Information shown –
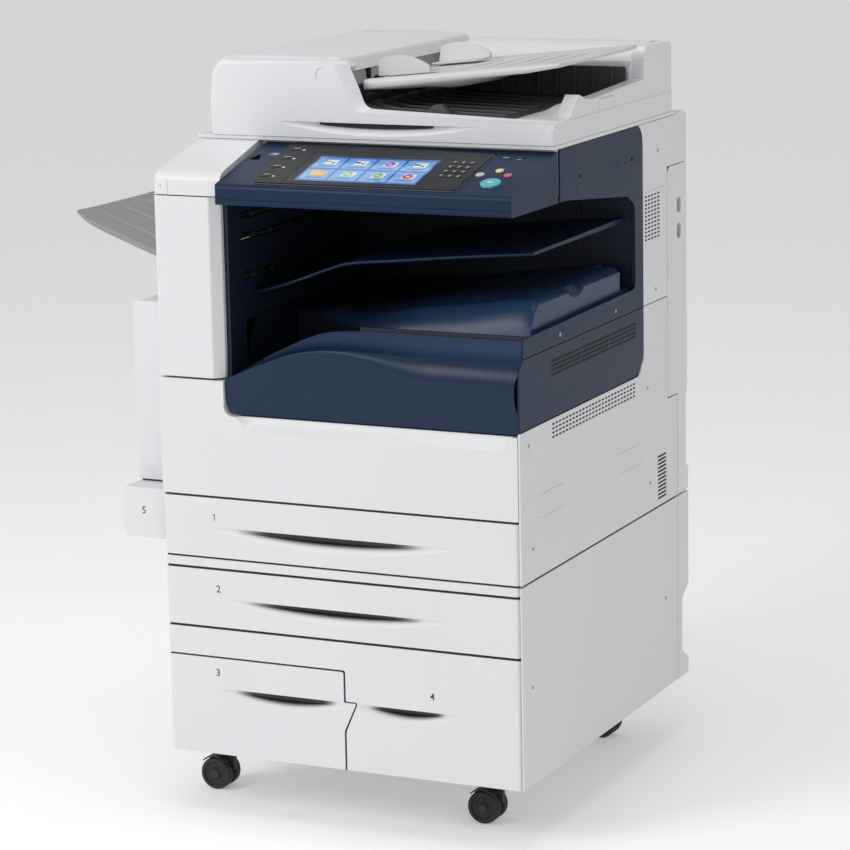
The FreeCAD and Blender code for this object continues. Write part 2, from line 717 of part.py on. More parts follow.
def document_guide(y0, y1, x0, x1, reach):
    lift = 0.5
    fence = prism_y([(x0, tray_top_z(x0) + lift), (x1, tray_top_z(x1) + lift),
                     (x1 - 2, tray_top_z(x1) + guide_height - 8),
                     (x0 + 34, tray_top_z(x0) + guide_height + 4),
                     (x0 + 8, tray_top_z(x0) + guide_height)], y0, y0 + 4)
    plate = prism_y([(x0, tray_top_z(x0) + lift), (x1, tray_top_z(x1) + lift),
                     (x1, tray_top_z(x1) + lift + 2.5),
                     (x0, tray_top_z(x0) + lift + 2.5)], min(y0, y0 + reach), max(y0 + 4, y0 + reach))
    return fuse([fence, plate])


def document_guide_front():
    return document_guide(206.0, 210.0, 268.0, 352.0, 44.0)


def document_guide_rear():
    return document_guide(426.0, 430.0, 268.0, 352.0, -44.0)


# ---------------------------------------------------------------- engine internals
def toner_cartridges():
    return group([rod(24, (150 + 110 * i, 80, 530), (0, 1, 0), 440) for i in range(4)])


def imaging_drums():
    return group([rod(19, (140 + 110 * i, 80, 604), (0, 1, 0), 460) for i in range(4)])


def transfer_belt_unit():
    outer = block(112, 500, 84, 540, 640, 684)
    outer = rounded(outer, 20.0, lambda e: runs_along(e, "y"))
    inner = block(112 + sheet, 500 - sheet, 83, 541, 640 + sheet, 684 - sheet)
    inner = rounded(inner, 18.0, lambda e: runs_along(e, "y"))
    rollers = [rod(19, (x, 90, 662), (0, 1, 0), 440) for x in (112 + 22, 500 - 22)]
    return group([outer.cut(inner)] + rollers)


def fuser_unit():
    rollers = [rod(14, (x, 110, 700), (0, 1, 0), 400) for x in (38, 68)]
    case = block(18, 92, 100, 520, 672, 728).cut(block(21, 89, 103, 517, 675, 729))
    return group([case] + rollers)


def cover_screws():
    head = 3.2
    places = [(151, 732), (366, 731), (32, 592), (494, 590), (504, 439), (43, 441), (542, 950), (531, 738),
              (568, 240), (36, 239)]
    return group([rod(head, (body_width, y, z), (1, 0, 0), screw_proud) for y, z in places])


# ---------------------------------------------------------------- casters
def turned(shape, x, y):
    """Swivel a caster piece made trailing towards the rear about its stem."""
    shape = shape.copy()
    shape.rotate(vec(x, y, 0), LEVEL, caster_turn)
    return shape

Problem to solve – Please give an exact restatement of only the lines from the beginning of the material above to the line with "return fuse([fence, plate])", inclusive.

Finished task –
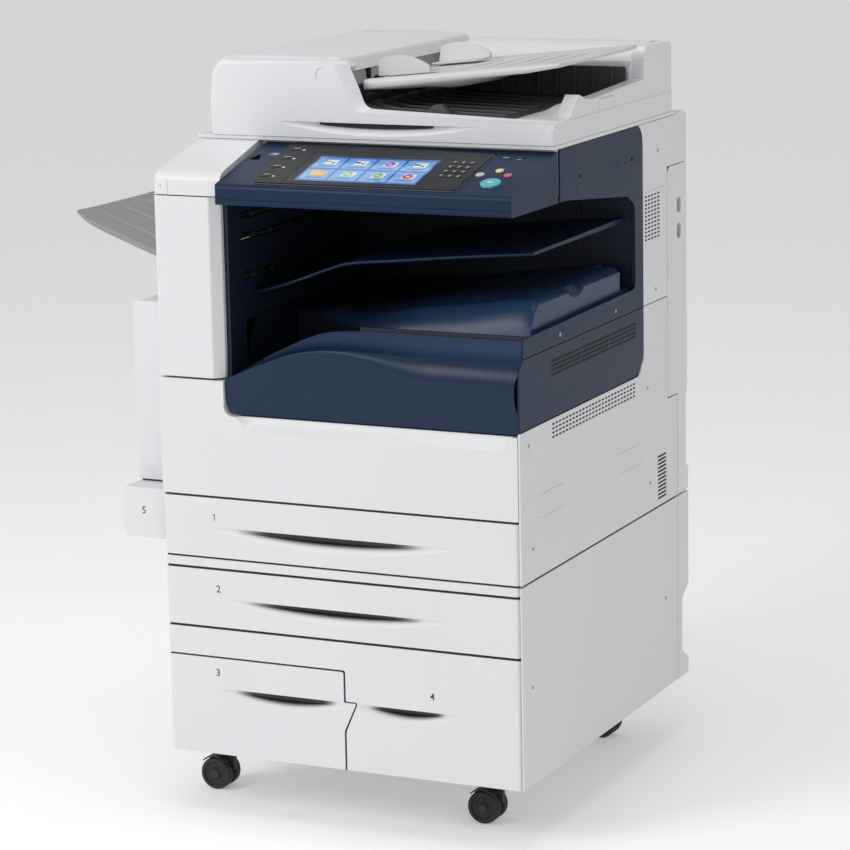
The FreeCAD and Blender code for this object continues. Write part 2, from line 717 of part.py on. More parts follow.
def document_guide(y0, y1, x0, x1, reach):
    lift = 0.5
    fence = prism_y([(x0, tray_top_z(x0) + lift), (x1, tray_top_z(x1) + lift),
                     (x1 - 2, tray_top_z(x1) + guide_height - 8),
                     (x0 + 34, tray_top_z(x0) + guide_height + 4),
                     (x0 + 8, tray_top_z(x0) + guide_height)], y0, y0 + 4)
    plate = prism_y([(x0, tray_top_z(x0) + lift), (x1, tray_top_z(x1) + lift),
                     (x1, tray_top_z(x1) + lift + 2.5),
                     (x0, tray_top_z(x0) + lift + 2.5)], min(y0, y0 + reach), max(y0 + 4, y0 + reach))
    return fuse([fence, plate])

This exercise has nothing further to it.